Within the entries below, find the portion that opens with the line containing "outlet_band();" and closes with the line containing "return low, high". Retype that portion exactly and only.
------------------------
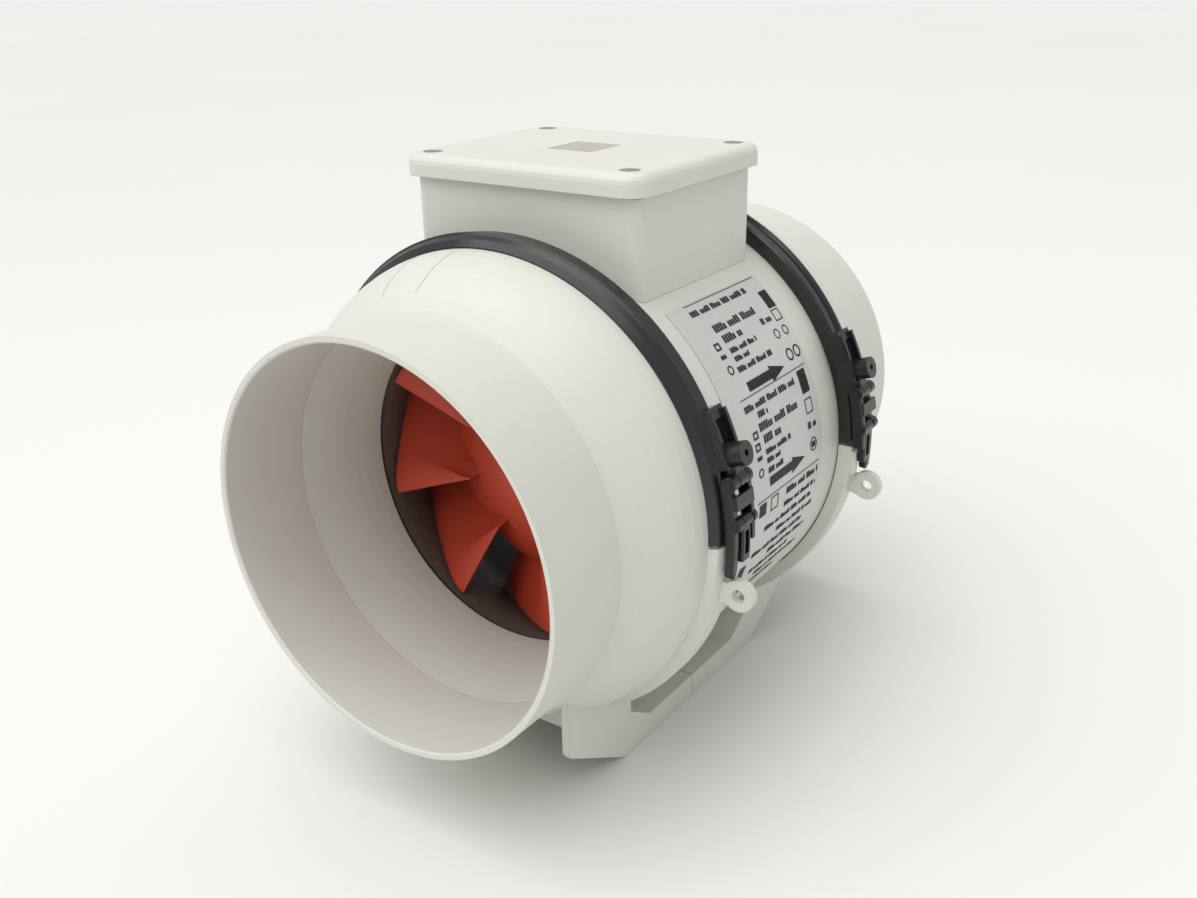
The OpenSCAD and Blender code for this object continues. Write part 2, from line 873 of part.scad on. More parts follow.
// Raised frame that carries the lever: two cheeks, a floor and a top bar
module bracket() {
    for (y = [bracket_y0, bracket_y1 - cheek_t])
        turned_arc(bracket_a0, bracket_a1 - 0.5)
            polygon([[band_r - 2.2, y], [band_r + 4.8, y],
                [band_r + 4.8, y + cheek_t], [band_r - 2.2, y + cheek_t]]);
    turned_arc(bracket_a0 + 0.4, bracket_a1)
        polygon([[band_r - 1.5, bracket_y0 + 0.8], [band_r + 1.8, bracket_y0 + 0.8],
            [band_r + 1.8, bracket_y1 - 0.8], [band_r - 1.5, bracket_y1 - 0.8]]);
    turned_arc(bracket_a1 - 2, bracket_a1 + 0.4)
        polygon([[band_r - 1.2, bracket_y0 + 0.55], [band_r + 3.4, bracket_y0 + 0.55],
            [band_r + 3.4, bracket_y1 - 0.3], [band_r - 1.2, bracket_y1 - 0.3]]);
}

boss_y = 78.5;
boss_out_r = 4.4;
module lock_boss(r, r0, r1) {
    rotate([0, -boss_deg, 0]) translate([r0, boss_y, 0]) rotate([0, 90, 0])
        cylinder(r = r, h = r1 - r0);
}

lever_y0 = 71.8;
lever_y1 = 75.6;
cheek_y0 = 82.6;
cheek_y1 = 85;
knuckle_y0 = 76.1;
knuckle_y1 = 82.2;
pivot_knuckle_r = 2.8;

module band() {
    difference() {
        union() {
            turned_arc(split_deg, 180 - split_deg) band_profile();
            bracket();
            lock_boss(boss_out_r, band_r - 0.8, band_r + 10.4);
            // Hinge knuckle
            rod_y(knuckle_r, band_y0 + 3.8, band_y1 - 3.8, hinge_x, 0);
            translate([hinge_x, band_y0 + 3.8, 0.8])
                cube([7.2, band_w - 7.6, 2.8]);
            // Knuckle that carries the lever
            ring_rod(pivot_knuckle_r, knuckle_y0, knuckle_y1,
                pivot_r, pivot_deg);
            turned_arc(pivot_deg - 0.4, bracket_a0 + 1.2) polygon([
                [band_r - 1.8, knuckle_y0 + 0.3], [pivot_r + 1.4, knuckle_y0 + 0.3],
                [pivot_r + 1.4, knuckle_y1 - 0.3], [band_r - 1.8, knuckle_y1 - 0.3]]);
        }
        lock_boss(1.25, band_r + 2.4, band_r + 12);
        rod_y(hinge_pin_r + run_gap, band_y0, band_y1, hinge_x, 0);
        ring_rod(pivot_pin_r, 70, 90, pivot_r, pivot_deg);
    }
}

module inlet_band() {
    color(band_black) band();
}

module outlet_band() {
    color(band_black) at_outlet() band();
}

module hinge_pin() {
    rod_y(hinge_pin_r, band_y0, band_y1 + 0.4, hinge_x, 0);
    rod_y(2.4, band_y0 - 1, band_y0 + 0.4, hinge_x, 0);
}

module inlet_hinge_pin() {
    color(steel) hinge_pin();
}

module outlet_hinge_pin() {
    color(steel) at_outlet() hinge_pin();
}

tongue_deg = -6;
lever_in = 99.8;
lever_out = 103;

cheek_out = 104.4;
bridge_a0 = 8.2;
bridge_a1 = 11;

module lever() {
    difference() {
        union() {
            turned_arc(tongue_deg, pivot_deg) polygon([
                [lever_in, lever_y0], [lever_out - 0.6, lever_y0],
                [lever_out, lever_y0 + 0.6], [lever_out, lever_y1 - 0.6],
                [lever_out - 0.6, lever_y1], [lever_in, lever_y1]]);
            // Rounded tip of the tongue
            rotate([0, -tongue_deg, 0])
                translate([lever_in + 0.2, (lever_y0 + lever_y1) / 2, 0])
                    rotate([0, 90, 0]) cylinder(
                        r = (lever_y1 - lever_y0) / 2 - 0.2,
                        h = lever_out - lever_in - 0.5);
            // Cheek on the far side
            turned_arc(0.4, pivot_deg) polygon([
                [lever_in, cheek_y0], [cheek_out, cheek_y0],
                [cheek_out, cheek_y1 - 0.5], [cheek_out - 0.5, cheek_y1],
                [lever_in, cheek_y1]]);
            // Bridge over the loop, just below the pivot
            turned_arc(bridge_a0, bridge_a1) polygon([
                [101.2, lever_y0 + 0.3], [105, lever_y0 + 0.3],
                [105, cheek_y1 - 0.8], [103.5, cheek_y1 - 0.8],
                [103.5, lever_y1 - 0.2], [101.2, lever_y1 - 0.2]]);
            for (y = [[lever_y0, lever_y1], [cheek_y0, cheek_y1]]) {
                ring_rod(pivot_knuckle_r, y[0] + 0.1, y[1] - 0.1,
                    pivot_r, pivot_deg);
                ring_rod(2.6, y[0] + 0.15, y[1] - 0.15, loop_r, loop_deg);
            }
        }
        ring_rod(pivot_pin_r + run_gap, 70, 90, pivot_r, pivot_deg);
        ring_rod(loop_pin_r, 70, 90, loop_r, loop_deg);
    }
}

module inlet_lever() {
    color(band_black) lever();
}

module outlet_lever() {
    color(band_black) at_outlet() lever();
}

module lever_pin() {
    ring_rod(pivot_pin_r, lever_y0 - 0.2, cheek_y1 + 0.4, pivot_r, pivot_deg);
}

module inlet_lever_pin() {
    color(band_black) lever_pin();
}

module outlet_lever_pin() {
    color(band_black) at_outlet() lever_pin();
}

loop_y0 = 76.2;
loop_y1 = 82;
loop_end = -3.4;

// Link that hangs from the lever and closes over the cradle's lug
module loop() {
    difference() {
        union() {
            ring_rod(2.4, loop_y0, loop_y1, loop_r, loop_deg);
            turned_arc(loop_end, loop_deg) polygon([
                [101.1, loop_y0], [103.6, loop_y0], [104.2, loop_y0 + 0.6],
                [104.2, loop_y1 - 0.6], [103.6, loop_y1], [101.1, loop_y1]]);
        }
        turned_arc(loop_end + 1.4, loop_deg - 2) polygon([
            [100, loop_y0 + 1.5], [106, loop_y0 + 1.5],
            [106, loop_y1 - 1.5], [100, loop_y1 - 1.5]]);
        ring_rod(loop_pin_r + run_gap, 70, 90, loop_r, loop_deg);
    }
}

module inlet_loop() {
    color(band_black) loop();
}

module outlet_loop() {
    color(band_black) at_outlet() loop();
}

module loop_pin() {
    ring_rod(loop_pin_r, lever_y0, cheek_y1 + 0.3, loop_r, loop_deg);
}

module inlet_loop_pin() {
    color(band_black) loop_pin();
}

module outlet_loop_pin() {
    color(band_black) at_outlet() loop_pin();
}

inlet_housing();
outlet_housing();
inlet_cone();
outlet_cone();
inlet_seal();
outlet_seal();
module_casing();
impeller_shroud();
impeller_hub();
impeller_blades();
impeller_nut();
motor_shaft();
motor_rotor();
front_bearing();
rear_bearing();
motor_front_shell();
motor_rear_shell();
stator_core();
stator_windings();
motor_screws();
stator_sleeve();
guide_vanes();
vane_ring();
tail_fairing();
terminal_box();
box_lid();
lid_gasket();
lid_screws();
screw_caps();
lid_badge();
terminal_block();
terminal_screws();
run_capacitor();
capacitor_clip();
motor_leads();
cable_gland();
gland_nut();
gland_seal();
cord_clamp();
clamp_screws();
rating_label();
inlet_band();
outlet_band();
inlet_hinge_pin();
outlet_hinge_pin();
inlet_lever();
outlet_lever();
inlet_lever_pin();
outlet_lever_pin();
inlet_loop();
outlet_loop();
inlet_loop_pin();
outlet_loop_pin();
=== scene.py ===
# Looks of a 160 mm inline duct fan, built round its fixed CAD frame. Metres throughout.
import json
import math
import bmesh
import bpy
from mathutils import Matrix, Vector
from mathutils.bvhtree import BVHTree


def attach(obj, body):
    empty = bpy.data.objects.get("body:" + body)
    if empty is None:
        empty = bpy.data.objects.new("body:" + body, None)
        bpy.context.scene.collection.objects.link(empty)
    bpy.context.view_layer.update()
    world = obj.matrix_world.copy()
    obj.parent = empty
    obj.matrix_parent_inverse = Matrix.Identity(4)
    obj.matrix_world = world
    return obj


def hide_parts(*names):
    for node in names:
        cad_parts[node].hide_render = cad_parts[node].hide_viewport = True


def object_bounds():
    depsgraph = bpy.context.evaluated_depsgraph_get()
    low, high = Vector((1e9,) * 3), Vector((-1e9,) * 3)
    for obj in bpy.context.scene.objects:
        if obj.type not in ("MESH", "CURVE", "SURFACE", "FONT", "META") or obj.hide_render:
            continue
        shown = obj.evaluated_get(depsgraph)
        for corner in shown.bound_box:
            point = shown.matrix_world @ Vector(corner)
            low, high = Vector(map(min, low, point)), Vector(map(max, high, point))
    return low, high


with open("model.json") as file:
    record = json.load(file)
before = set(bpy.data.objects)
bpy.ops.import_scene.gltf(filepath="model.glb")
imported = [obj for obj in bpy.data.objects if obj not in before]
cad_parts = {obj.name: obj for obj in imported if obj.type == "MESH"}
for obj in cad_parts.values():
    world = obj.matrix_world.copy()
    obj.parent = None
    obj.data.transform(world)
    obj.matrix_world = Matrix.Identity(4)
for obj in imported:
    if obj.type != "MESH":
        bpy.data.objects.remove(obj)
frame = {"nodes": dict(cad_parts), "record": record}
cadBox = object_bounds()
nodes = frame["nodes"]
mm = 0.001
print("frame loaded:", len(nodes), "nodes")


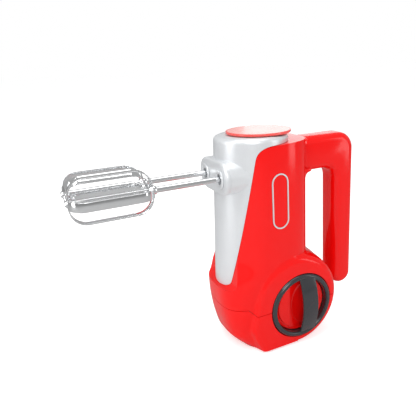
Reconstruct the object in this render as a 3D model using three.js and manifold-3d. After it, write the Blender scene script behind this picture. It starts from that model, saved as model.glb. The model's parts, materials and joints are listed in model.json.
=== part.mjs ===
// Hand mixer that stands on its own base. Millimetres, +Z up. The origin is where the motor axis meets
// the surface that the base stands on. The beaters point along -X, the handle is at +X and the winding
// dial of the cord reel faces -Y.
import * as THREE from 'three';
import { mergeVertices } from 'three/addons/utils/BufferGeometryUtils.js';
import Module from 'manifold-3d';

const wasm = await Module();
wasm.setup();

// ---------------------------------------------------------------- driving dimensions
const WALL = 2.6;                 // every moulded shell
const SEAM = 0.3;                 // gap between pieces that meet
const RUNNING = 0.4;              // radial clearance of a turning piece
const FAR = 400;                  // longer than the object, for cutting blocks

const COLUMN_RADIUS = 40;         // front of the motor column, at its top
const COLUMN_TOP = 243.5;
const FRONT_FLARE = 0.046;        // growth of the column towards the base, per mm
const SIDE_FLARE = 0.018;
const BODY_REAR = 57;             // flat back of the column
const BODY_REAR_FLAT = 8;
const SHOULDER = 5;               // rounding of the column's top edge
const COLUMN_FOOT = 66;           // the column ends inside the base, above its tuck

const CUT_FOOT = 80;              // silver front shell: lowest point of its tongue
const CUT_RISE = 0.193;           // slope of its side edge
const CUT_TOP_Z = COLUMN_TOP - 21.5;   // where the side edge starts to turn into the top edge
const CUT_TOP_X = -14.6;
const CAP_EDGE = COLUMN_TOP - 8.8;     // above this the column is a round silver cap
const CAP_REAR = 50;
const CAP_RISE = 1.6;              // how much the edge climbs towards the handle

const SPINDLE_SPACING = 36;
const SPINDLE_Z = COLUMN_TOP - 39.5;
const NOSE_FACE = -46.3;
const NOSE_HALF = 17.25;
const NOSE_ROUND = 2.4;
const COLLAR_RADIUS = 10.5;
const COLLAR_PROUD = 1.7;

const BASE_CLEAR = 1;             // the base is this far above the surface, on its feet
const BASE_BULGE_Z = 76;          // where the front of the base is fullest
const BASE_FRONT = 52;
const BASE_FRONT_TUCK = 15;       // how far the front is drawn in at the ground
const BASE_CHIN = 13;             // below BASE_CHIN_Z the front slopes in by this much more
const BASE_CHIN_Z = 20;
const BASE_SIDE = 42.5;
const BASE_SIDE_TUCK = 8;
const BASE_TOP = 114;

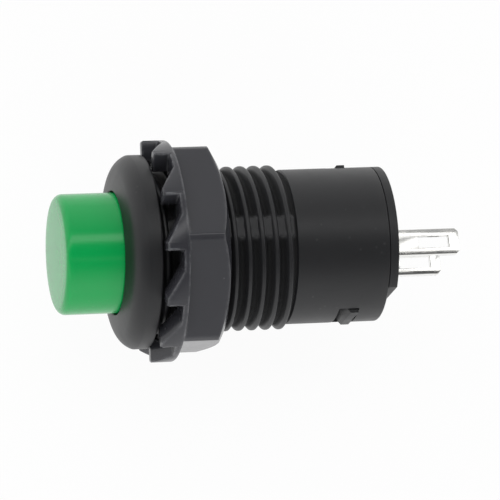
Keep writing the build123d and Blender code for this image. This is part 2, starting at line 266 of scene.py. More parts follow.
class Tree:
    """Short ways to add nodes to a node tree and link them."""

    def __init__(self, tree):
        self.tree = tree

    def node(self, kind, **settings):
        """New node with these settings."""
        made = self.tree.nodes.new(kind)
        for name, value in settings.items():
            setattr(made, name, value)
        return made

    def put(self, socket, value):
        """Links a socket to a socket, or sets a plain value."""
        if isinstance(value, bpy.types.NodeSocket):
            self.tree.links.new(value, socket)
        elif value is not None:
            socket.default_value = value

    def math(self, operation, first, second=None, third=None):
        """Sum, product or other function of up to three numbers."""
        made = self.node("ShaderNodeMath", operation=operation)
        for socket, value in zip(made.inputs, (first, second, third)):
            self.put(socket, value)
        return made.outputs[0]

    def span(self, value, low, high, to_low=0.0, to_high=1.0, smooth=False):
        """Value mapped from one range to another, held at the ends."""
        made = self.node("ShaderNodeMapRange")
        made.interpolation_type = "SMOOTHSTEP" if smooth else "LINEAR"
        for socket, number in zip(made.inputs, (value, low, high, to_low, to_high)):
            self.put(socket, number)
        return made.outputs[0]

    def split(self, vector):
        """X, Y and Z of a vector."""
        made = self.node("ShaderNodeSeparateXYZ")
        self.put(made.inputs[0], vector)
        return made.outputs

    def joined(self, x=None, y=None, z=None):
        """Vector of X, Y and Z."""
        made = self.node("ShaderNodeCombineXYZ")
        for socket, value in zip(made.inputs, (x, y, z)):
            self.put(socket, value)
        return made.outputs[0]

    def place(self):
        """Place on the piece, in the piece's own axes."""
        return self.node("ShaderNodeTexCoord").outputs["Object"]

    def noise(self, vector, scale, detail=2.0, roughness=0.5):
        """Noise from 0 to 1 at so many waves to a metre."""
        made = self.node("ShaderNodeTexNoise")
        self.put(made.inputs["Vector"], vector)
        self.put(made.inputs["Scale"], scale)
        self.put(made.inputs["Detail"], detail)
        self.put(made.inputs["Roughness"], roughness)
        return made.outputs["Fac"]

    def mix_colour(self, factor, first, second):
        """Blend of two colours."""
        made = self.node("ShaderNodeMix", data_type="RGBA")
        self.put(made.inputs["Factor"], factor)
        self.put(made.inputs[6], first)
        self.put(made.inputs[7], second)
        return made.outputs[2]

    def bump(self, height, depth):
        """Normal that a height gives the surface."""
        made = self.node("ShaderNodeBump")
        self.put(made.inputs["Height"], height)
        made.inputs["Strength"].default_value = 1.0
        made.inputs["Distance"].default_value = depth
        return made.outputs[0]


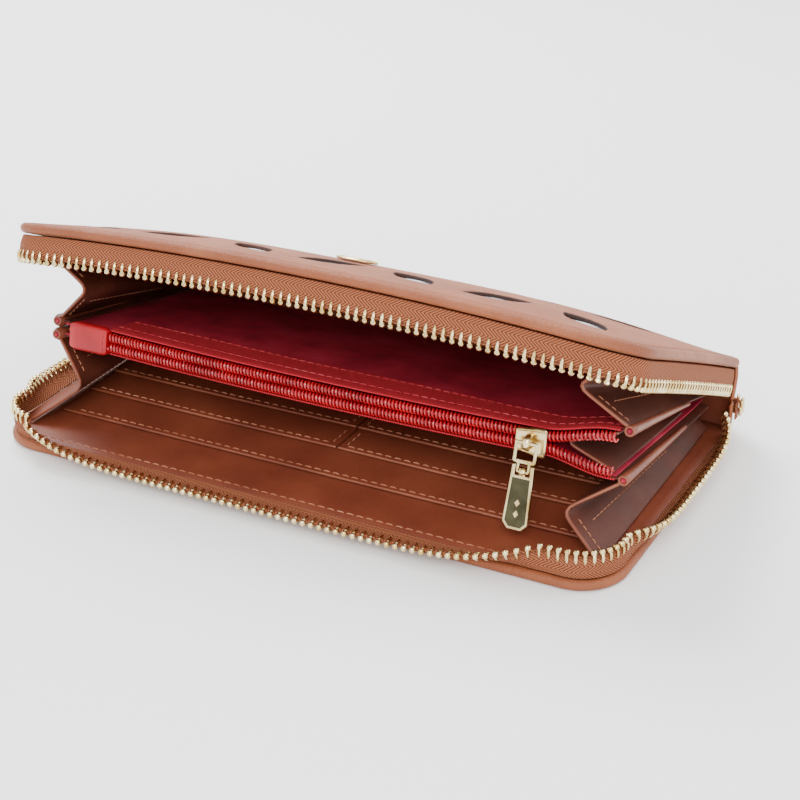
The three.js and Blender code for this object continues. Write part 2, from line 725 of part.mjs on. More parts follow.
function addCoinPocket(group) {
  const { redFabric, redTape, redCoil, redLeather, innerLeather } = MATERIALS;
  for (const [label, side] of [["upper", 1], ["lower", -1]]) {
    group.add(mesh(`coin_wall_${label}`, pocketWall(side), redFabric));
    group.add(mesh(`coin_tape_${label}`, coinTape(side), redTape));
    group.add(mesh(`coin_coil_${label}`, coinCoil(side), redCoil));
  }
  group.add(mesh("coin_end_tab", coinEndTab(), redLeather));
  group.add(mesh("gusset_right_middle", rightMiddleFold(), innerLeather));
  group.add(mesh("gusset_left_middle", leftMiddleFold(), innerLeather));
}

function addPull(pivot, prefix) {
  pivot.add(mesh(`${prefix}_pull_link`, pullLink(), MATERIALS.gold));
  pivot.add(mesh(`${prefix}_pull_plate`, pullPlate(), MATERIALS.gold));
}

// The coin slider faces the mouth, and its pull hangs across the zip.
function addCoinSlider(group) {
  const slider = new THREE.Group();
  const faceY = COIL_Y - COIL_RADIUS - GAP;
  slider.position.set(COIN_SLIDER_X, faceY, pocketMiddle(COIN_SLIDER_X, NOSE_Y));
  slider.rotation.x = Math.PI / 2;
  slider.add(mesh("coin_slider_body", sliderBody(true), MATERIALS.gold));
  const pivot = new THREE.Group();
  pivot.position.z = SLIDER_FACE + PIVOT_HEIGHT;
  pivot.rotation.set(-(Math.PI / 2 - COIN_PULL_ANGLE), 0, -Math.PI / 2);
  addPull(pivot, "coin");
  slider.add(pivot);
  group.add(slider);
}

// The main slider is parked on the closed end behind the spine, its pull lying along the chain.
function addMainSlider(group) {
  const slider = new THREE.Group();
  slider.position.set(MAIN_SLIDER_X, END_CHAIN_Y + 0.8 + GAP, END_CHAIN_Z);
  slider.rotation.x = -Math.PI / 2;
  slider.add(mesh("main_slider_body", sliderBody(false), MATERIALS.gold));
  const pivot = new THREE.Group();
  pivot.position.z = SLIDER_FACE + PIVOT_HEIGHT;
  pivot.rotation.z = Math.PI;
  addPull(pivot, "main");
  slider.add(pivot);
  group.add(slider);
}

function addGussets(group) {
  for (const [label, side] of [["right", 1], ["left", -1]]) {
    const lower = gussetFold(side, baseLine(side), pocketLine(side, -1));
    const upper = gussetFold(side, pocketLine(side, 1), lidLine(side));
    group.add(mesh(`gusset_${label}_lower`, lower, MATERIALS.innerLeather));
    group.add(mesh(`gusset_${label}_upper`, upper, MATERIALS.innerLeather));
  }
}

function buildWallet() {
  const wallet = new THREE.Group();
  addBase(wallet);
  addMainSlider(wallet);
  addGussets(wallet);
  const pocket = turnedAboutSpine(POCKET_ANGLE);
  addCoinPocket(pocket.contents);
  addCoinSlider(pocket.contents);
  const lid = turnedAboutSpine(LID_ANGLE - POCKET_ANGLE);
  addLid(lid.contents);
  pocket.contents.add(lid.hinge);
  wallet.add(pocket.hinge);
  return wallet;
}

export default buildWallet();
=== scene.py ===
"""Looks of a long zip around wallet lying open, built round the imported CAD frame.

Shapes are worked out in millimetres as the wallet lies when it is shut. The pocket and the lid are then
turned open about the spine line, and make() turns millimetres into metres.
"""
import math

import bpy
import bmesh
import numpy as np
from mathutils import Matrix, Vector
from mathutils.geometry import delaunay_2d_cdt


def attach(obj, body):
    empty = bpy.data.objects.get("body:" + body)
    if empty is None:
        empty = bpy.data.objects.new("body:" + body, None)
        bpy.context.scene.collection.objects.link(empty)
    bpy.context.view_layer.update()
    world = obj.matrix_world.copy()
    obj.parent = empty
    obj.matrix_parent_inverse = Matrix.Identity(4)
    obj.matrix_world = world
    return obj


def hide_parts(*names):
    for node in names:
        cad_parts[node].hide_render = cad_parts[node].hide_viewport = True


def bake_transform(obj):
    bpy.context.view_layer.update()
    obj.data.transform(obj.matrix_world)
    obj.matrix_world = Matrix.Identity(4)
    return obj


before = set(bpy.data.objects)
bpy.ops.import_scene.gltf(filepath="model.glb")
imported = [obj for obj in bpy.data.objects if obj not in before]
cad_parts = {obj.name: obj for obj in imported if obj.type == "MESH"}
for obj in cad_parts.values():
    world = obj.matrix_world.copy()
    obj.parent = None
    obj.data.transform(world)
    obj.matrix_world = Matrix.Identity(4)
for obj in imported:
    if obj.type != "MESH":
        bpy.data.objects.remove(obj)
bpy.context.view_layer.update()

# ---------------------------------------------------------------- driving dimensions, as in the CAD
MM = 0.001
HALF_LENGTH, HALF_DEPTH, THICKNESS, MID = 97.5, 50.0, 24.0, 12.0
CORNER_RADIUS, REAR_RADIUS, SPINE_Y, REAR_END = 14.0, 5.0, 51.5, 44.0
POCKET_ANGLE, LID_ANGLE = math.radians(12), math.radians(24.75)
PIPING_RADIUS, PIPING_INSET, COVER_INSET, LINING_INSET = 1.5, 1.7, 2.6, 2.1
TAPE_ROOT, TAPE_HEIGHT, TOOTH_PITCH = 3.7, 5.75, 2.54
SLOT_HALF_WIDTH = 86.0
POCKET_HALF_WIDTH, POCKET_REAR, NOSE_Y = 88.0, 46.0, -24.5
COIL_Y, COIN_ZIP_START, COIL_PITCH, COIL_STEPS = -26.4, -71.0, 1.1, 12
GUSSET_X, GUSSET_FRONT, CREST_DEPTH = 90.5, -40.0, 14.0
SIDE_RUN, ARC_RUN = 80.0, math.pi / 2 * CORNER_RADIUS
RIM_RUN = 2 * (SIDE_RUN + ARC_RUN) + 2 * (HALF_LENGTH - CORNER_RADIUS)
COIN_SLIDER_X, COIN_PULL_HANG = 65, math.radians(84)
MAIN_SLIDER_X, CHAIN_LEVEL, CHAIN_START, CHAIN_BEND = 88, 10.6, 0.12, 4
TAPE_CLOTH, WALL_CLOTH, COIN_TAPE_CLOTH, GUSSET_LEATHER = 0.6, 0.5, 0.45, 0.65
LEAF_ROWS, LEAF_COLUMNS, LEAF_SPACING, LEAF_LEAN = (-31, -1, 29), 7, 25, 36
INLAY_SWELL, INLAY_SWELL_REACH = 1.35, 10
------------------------
CORRECT RESULT:
outlet_band();
inlet_hinge_pin();
outlet_hinge_pin();
inlet_lever();
outlet_lever();
inlet_lever_pin();
outlet_lever_pin();
inlet_loop();
outlet_loop();
inlet_loop_pin();
outlet_loop_pin();
=== scene.py ===
# Looks of a 160 mm inline duct fan, built round its fixed CAD frame. Metres throughout.
import json
import math
import bmesh
import bpy
from mathutils import Matrix, Vector
from mathutils.bvhtree import BVHTree


def attach(obj, body):
    empty = bpy.data.objects.get("body:" + body)
    if empty is None:
        empty = bpy.data.objects.new("body:" + body, None)
        bpy.context.scene.collection.objects.link(empty)
    bpy.context.view_layer.update()
    world = obj.matrix_world.copy()
    obj.parent = empty
    obj.matrix_parent_inverse = Matrix.Identity(4)
    obj.matrix_world = world
    return obj


def hide_parts(*names):
    for node in names:
        cad_parts[node].hide_render = cad_parts[node].hide_viewport = True


def object_bounds():
    depsgraph = bpy.context.evaluated_depsgraph_get()
    low, high = Vector((1e9,) * 3), Vector((-1e9,) * 3)
    for obj in bpy.context.scene.objects:
        if obj.type not in ("MESH", "CURVE", "SURFACE", "FONT", "META") or obj.hide_render:
            continue
        shown = obj.evaluated_get(depsgraph)
        for corner in shown.bound_box:
            point = shown.matrix_world @ Vector(corner)
            low, high = Vector(map(min, low, point)), Vector(map(max, high, point))
    return low, high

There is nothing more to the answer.